===== Record set

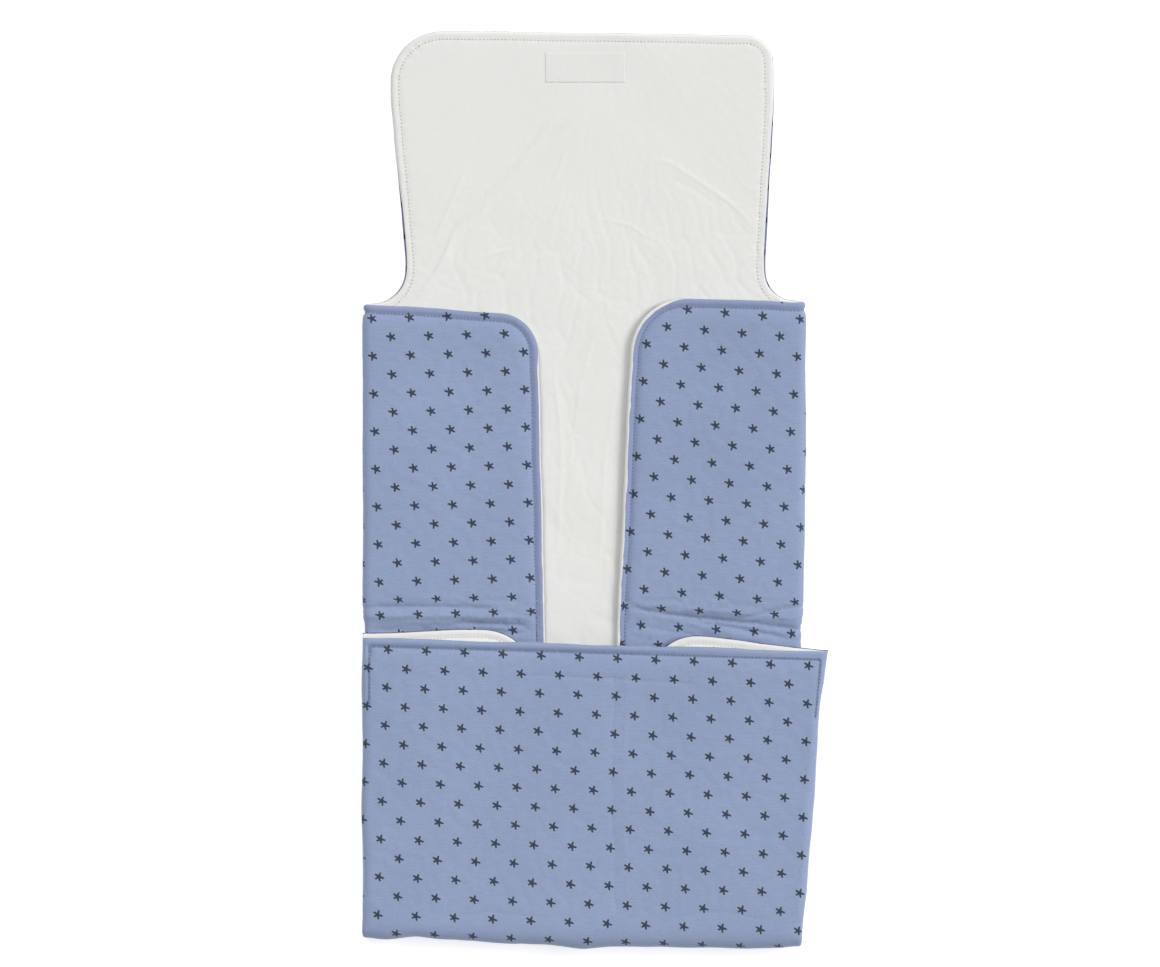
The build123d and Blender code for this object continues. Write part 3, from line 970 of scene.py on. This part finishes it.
def wing_panel(side, creases, seed):
    """A wing with its tail under the flap, and its side fold down to the back's edge."""
    left = side == "left"

    def sag(points):
        return WING_SAG * smooth((place.depth(points) - 12 * MM) / (90 * MM))

    def bulge(points):
        return 0.9 * MM * perlin(points * (0, 1), 75 * MM, seed)

    def fine(points):
        y = points[:, 1]
        return ((y < -95 * MM) & (y > -150 * MM)) | (place.depth(points) < 5 * MM)

    def loose(points):
        on_top = smooth(place.depth(points) / (15 * MM))
        return on_top * (0.45 + 0.4 * smooth((-80 * MM - points[:, 1]) / (30 * MM)))

    def taken_up(points):
        """Cloth hidden in the creases by the flap, which shifts the print."""
        x, y = points[:, 0], points[:, 1]
        if left:
            hidden = 4 * MM * smooth((-94 * MM - y) / (18 * MM))
        else:
            hidden = (0.3 * MM + 0.03 * x) * smooth((-100 * MM - y) / (14 * MM))
        return np.column_stack([0 * x, hidden])

    place = Rolled(joints[f"{side}_wing_fold"], sag, 0.82, bulge)
    wing, tail = top_outline(f"{side}_wing_outer"), top_outline(f"{side}_wing_tail_outer")
    low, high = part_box(f"{side}_wing_outer")
    tail_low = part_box(f"{side}_wing_tail_outer")[0]
    fold_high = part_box(f"{side}_side_fold_outer")[1].y
    fold_x, inner_x = (low.x, high.x) if left else (high.x, low.x)
    hinge = place.origin

    def on_fold(y):
        run = np.array([-place.inward[1], place.inward[0]])
        return hinge + run * (y - hinge[1]) / run[1]

    foot, tuck, top = on_fold(tail_low.y), (inner_x, low.y), (fold_x, high.y)
    foot_end, top_end = on_fold(foot[1]) + place.unrolled(), on_fold(fold_high) + place.unrolled()
    if left:
        hem = [[foot_end], between(tail, foot, tuck), between(wing, tuck, top), [top_end]]
        cut = [top_end, foot_end]
    else:
        hem = [[top_end], between(wing, top, tuck), between(tail, tuck, foot), [foot_end]]
        cut = [foot_end, top_end]
    sides = [("hem", np.vstack(hem)), ("cut", cut)]
    return Panel(f"{side}_wing_quilt", sides, place, wing_face, still, waves=0.55 * MM, seed=seed,
                 creases=creases, fine=fine, loose=loose, taken_up=taken_up)


FLAP_SWAY = {                        # how far the folded side edges stray inward: y, mm and mm
    "left": ((-400, -350, -290, -230, -170, -140), (0, 0.8, -0.9, 0.7, -0.6, 0)),
    "right": ((-400, -360, -290, -225, -190, -160, -140), (0, 0, -0.2, 2.0, 3.2, 1.0, 0)),
}


def swayed(side, start, end):
    """The flap's folded edge on that side, from start to end."""
    ys = np.arange(-420.0, -120)
    depth = np.interp(ys, *FLAP_SWAY[side])
    for _ in range(120):
        depth[1:-1] = (depth[:-2] + 2 * depth[1:-1] + depth[2:]) / 4
    line = start + (end - start) * np.linspace(0, 1, 90)[:, None]
    line[:, 0] += np.interp(line[:, 1] / MM, ys, depth) * MM * (1 if side == "left" else -1)
    return line


FOOT_BULGE = (                       # past the fold's nominal radius in mm, at each x in mm
    (-210, -184, -160, -118, -70, -42, -10, 14, 41, 90, 138, 170, 187),
    (0.6, 0.4, -1.6, 1.2, 2.6, 3.2, 5.0, 3.6, 2.6, 2.0, 2.6, 1.2, -0.4),
)


def flap_panel():
    """The foot flap with its rolled side edges, and the foot fold down to the back's edge."""
    def bulge(points):
        x = points[:, 0] / MM
        stand = np.interp(x, FOOT_BULGE[0], FOOT_BULGE[1])
        return stand * MM + 0.8 * MM * perlin(points * (1, 0), 30 * MM, 44)

    place = Rolled(joints["foot_flap_fold"], flap_sag, 0.8, bulge)
    bottom_left, bottom_right, top_right, top_left = flap_corners()
    low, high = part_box("foot_fold_outer")
    ends = []
    for x in (low.x + 0.4 * MM, high.x - 0.4 * MM):
        run = np.array([place.inward[1], -place.inward[0]])
        ends.append(place.origin + run * (x - place.origin[0]) / run[0])
    out_left, out_right = np.array([-ROLL_R, 0]), np.array([ROLL_R, 0])
    start_left, start_right = ends[0] + place.unrolled(), ends[1] + place.unrolled()
    sides = [
        ("cut", [start_left, start_right]), ("hem", [start_right, ends[1]]),
        ("roll", swayed("right", ends[1], top_right + out_right)),
        ("hem", [top_right + out_right, top_left + out_left]),
        ("roll", swayed("left", top_left + out_left, ends[0])), ("hem", [ends[0], start_left]),
    ]
    down_left = bottom_left - top_left
    down_left /= np.linalg.norm(down_left)
    down_right = bottom_right - top_right
    down_right /= np.linalg.norm(down_right)
    m = STITCH_MARGIN
    row = np.vstack([
        top_right + down_right * FLAP_STITCH_DROP, top_right + down_right * m,
        top_left + down_left * m, top_left + down_left * FLAP_STITCH_DROP,
    ])

    def groove(points):
        return 0.12 + 0.60 * smooth((points[:, 1] - top_left[1] + 20 * MM) / (8 * MM))

    return Panel("foot_flap_quilt", sides, place, flap_face, still, rows=[evenly(row, EDGE_STEP)],
                 waves=0.8 * MM, groove=groove, creases=FLAP_CREASES, seed=40,
                 loose=lambda points: 0.45 * smooth(place.depth(points) / (20 * MM)))


def flap_corners():
    """The flap's CAD corners: bottom left and right, top right and left."""
    loop = top_outline("foot_flap_outer")
    middle = loop.mean(0)
    low = sorted((p for p in loop if p[1] < middle[1]), key=lambda p: p[0])
    high = sorted((p for p in loop if p[1] > middle[1]), key=lambda p: p[0])
    return low[0], low[1], high[1], high[0]


def flap_sag(points):
    """The flap hangs a little between its two folded-in wings."""
    aside = np.abs(points[:, 0])
    up = smooth((points[:, 1] + 0.375) / 0.15)
    return FLAP_SAG * smooth((150 * MM - aside) / (125 * MM)) * up


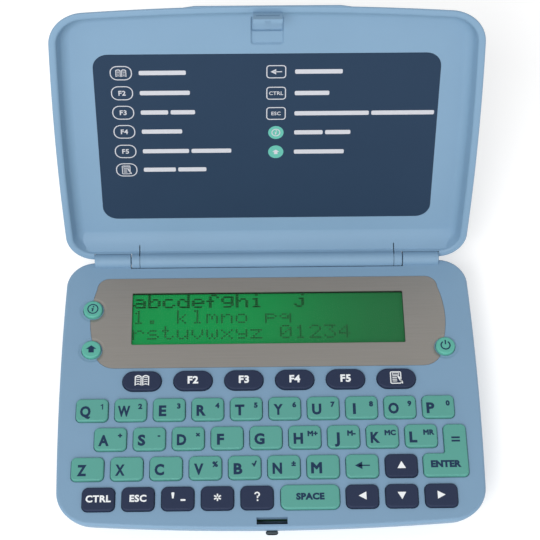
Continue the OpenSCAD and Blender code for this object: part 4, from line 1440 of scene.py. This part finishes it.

==========

Required task: Each record above should be output again exactly.

Solution below:
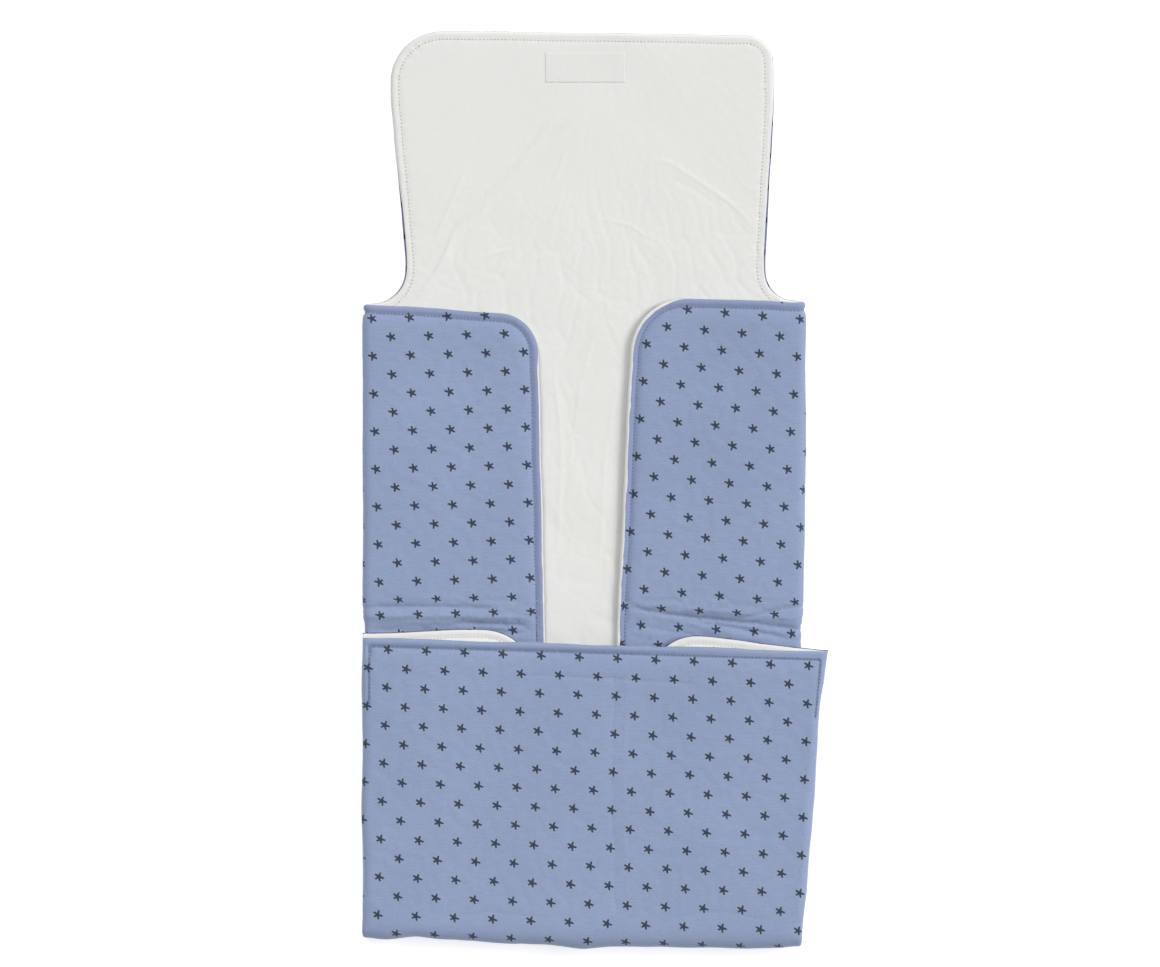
The build123d and Blender code for this object continues. Write part 3, from line 970 of scene.py on. This part finishes it.
def wing_panel(side, creases, seed):
    """A wing with its tail under the flap, and its side fold down to the back's edge."""
    left = side == "left"

    def sag(points):
        return WING_SAG * smooth((place.depth(points) - 12 * MM) / (90 * MM))

    def bulge(points):
        return 0.9 * MM * perlin(points * (0, 1), 75 * MM, seed)

    def fine(points):
        y = points[:, 1]
        return ((y < -95 * MM) & (y > -150 * MM)) | (place.depth(points) < 5 * MM)

    def loose(points):
        on_top = smooth(place.depth(points) / (15 * MM))
        return on_top * (0.45 + 0.4 * smooth((-80 * MM - points[:, 1]) / (30 * MM)))

    def taken_up(points):
        """Cloth hidden in the creases by the flap, which shifts the print."""
        x, y = points[:, 0], points[:, 1]
        if left:
            hidden = 4 * MM * smooth((-94 * MM - y) / (18 * MM))
        else:
            hidden = (0.3 * MM + 0.03 * x) * smooth((-100 * MM - y) / (14 * MM))
        return np.column_stack([0 * x, hidden])

    place = Rolled(joints[f"{side}_wing_fold"], sag, 0.82, bulge)
    wing, tail = top_outline(f"{side}_wing_outer"), top_outline(f"{side}_wing_tail_outer")
    low, high = part_box(f"{side}_wing_outer")
    tail_low = part_box(f"{side}_wing_tail_outer")[0]
    fold_high = part_box(f"{side}_side_fold_outer")[1].y
    fold_x, inner_x = (low.x, high.x) if left else (high.x, low.x)
    hinge = place.origin

    def on_fold(y):
        run = np.array([-place.inward[1], place.inward[0]])
        return hinge + run * (y - hinge[1]) / run[1]

    foot, tuck, top = on_fold(tail_low.y), (inner_x, low.y), (fold_x, high.y)
    foot_end, top_end = on_fold(foot[1]) + place.unrolled(), on_fold(fold_high) + place.unrolled()
    if left:
        hem = [[foot_end], between(tail, foot, tuck), between(wing, tuck, top), [top_end]]
        cut = [top_end, foot_end]
    else:
        hem = [[top_end], between(wing, top, tuck), between(tail, tuck, foot), [foot_end]]
        cut = [foot_end, top_end]
    sides = [("hem", np.vstack(hem)), ("cut", cut)]
    return Panel(f"{side}_wing_quilt", sides, place, wing_face, still, waves=0.55 * MM, seed=seed,
                 creases=creases, fine=fine, loose=loose, taken_up=taken_up)


FLAP_SWAY = {                        # how far the folded side edges stray inward: y, mm and mm
    "left": ((-400, -350, -290, -230, -170, -140), (0, 0.8, -0.9, 0.7, -0.6, 0)),
    "right": ((-400, -360, -290, -225, -190, -160, -140), (0, 0, -0.2, 2.0, 3.2, 1.0, 0)),
}


def swayed(side, start, end):
    """The flap's folded edge on that side, from start to end."""
    ys = np.arange(-420.0, -120)
    depth = np.interp(ys, *FLAP_SWAY[side])
    for _ in range(120):
        depth[1:-1] = (depth[:-2] + 2 * depth[1:-1] + depth[2:]) / 4
    line = start + (end - start) * np.linspace(0, 1, 90)[:, None]
    line[:, 0] += np.interp(line[:, 1] / MM, ys, depth) * MM * (1 if side == "left" else -1)
    return line


FOOT_BULGE = (                       # past the fold's nominal radius in mm, at each x in mm
    (-210, -184, -160, -118, -70, -42, -10, 14, 41, 90, 138, 170, 187),
    (0.6, 0.4, -1.6, 1.2, 2.6, 3.2, 5.0, 3.6, 2.6, 2.0, 2.6, 1.2, -0.4),
)


def flap_panel():
    """The foot flap with its rolled side edges, and the foot fold down to the back's edge."""
    def bulge(points):
        x = points[:, 0] / MM
        stand = np.interp(x, FOOT_BULGE[0], FOOT_BULGE[1])
        return stand * MM + 0.8 * MM * perlin(points * (1, 0), 30 * MM, 44)

    place = Rolled(joints["foot_flap_fold"], flap_sag, 0.8, bulge)
    bottom_left, bottom_right, top_right, top_left = flap_corners()
    low, high = part_box("foot_fold_outer")
    ends = []
    for x in (low.x + 0.4 * MM, high.x - 0.4 * MM):
        run = np.array([place.inward[1], -place.inward[0]])
        ends.append(place.origin + run * (x - place.origin[0]) / run[0])
    out_left, out_right = np.array([-ROLL_R, 0]), np.array([ROLL_R, 0])
    start_left, start_right = ends[0] + place.unrolled(), ends[1] + place.unrolled()
    sides = [
        ("cut", [start_left, start_right]), ("hem", [start_right, ends[1]]),
        ("roll", swayed("right", ends[1], top_right + out_right)),
        ("hem", [top_right + out_right, top_left + out_left]),
        ("roll", swayed("left", top_left + out_left, ends[0])), ("hem", [ends[0], start_left]),
    ]
    down_left = bottom_left - top_left
    down_left /= np.linalg.norm(down_left)
    down_right = bottom_right - top_right
    down_right /= np.linalg.norm(down_right)
    m = STITCH_MARGIN
    row = np.vstack([
        top_right + down_right * FLAP_STITCH_DROP, top_right + down_right * m,
        top_left + down_left * m, top_left + down_left * FLAP_STITCH_DROP,
    ])

    def groove(points):
        return 0.12 + 0.60 * smooth((points[:, 1] - top_left[1] + 20 * MM) / (8 * MM))

    return Panel("foot_flap_quilt", sides, place, flap_face, still, rows=[evenly(row, EDGE_STEP)],
                 waves=0.8 * MM, groove=groove, creases=FLAP_CREASES, seed=40,
                 loose=lambda points: 0.45 * smooth(place.depth(points) / (20 * MM)))


def flap_corners():
    """The flap's CAD corners: bottom left and right, top right and left."""
    loop = top_outline("foot_flap_outer")
    middle = loop.mean(0)
    low = sorted((p for p in loop if p[1] < middle[1]), key=lambda p: p[0])
    high = sorted((p for p in loop if p[1] > middle[1]), key=lambda p: p[0])
    return low[0], low[1], high[1], high[0]


def flap_sag(points):
    """The flap hangs a little between its two folded-in wings."""
    aside = np.abs(points[:, 0])
    up = smooth((points[:, 1] + 0.375) / 0.15)
    return FLAP_SAG * smooth((150 * MM - aside) / (125 * MM)) * up


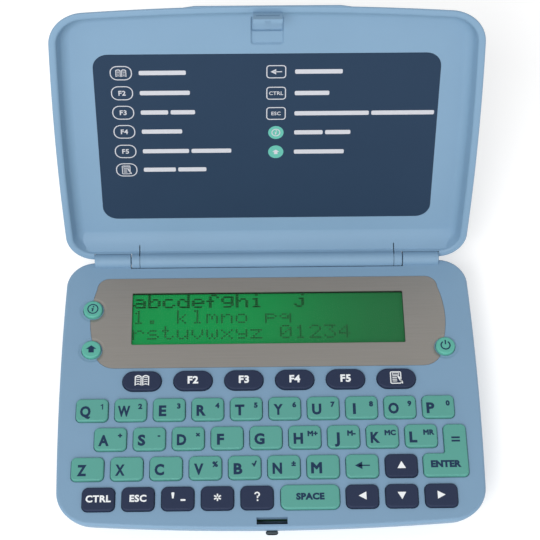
Continue the OpenSCAD and Blender code for this object: part 4, from line 1440 of scene.py. This part finishes it.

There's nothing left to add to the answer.